On the night of June 7, I went to my first movie premiere as a member of the press. First of all, let me explain that Hong Kong cinema is huge. BUT Hong Kong movie premieres are generally teeny compared to Hollywood broohaha. I went with Tony (entertainment staff reporter) and Phoebe (fellow intern) to the premiere of "Kidnap," starring Rene Liu and Karena Lam. It's ok, I didn't know who they were either.




But that actually made my job easier. As you can see, I had to interview the two main actresses of the film for AP Clients in mainland China. Thus, in Mandarin. Because I hadn't heard of them at all, I wasn't hyperventilating or asking for autographs like some fans were nearby. It was a test of my language abilities. If they didn't look at me funny or misunderstand my question, then I was home free. I verified certain vocab with my colleagues (what kind of American-born Chinese kid would use the words "genre" or "tempo" in Chinese at home?) and did my best. As far as I could tell, I wasn't singled out as an American, so I passed.

Over the weekend, I did some very "Hong Kong" things. Dim Sum at Maxim's at City Hall (thanks to Shira's suggestion) and Temple Street Night Market. I had been to dim sum with a teacher, co-workers and family friends, but they had all been at relatively fancier places where you ordered by marking things on a sheet. My friends and I were wondering, where were these elusive carts rolling by so pervasive in U.S. dim sum restaurants???

Lo and behold, they are at Maxim's. And Maxim's is your good ole' Cantonese dim sum place - huge and crowded, noisy, pushy...David, Laura and I waited for half an hour to be seated. And it was worth it. Scrumptious shrimp dumplings, great pork buns, good tea, mango pudding. The best part was seeing a slice of everyday Hong Kong life; families were seated at tables nearby with both parents reading the paper. Larger groups chatted boisterously for hours. That's the way to dim sum.
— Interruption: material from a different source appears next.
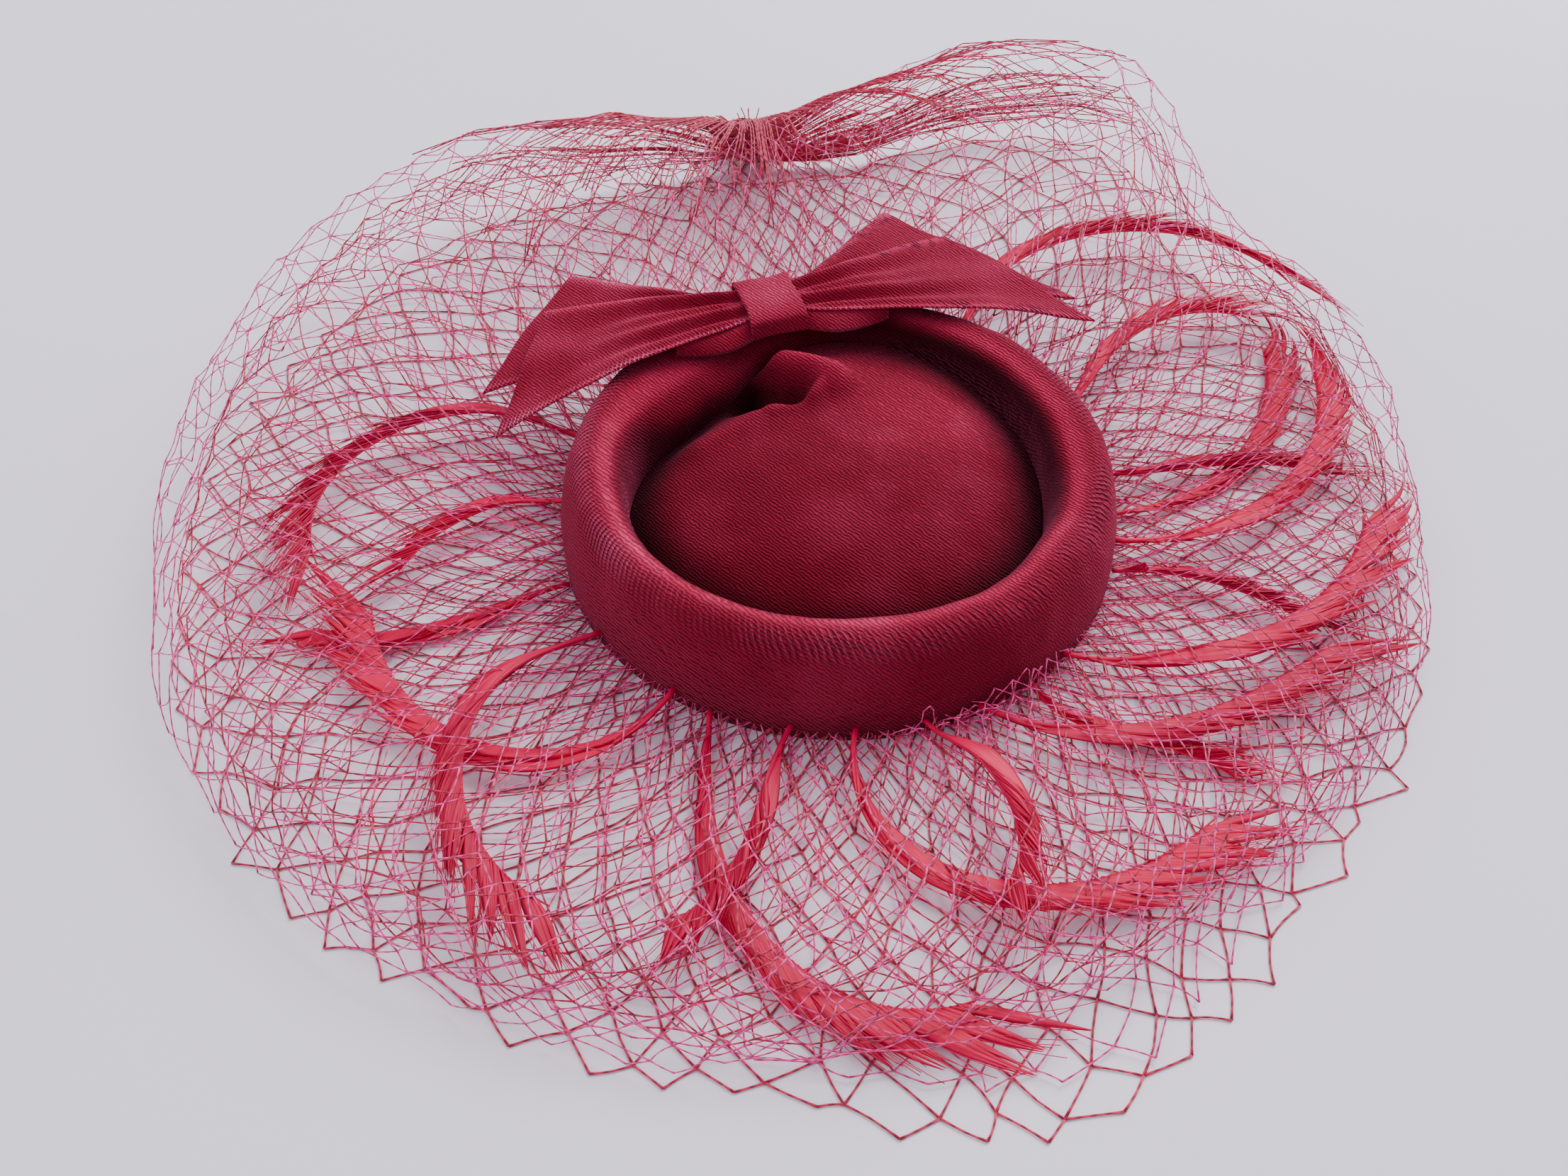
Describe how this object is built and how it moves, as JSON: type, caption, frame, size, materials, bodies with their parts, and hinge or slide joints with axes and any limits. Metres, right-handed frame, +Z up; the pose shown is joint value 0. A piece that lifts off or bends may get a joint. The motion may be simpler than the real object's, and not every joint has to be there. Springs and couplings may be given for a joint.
{
  "type": "pillbox hat",
  "caption": "Small velvet pillbox hat with a rolled brim, a domed pleated crown, a flat bow, curled feathers and a wide puffed net veil, lying on its foot.",
  "frame": {"origin": "middle of the underside of the whole part, on the surface it lies on", "axes": "+Z up out of the crown, -Y towards the front of the veil, +X to the right in the picture"},
  "size_m": [0.43, 0.4638, 0.0629],
  "materials": {
    "brim_velvet": "velvet, pile ribbed along the seams",
    "crown_velvet": "velvet with a fine twill",
    "ribbon_velvet": "velvet ribbon with a satin back",
    "feather": "dyed feather with glossy barbs",
    "net": "open net of twisted thread"
  },
  "bodies": {
    "root": {"brim": "brim_velvet", "crown": "crown_velvet", "bow_knot": "ribbon_velvet", "bow_tail_right_top": "ribbon_velvet", "bow_tail_right_under": "ribbon_velvet", "bow_tail_left_top": "ribbon_velvet", "bow_tail_left_under": "ribbon_velvet", "feather_01": "feather", "feather_02": "feather", "feather_03": "feather", "feather_04": "feather", "feather_05": "feather", "feather_06": "feather", "feather_07": "feather", "feather_08": "feather", "feather_09": "feather", "feather_10": "feather", "feather_11": "feather", "feather_12": "feather", "feather_13": "feather", "feather_14": "feather", "feather_15": "feather", "feather_16": "feather", "feather_17": "feather", "feather_18": "feather", "veil_upper": "net", "veil_lower": "net", "veil_knot": "net"}
  },
  "joints": []
}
Temple Street Night Market was like Ladies' Street in Mong Kok, a haggling bazaar, only it operates at night. Call me silly, but haggling has become - like gambling at horse races - a source of excitement and a test of my "Chineseness." The sellers seem to be more keen to drop the price if you speak Mandarin or Cantonese - they probably just take advantage of anyone who looks like a foreigner. I got some pretty great little deals. But the most fascinating bit was my encounter with a fortune teller.

This old man looked at my hands and sweat-stained face. And speaking Mandarin, the first thing he said to me was, "Stay away from younger men." Apparently my ideal guy, the "right one" is 3-4 years older than me. Gentlemen reading my blog, take note. Just kidding. I don't really believe anything this man said, but it was one of the most amusing moments here in Hong Kong.

I was told I would be very successful in my profession, that I would have a long and healthy life, that I would be married between 27-29, that my husband will be very good to me, that I'll have two children, at least one of them a boy, that people born in the year of the horse are my enemies, that I have problems saving money (I like to spend it)....what else. He said my parents must have spent lots of time and effort raising me as a child, that I was obviously college educated, that 2008 would be a dangerous year for me (be wary of my friends, my money, etc.), but that 2010 would be fabulous. That I would meet the right person then, that everything will fall in line. Wow.

As funny as this all is, hearing an old Chinese man tell me these things with such certainty was a relief as well as entertainment. After all, who wouldn't want to be told that life will turn out ok if you just sit tight?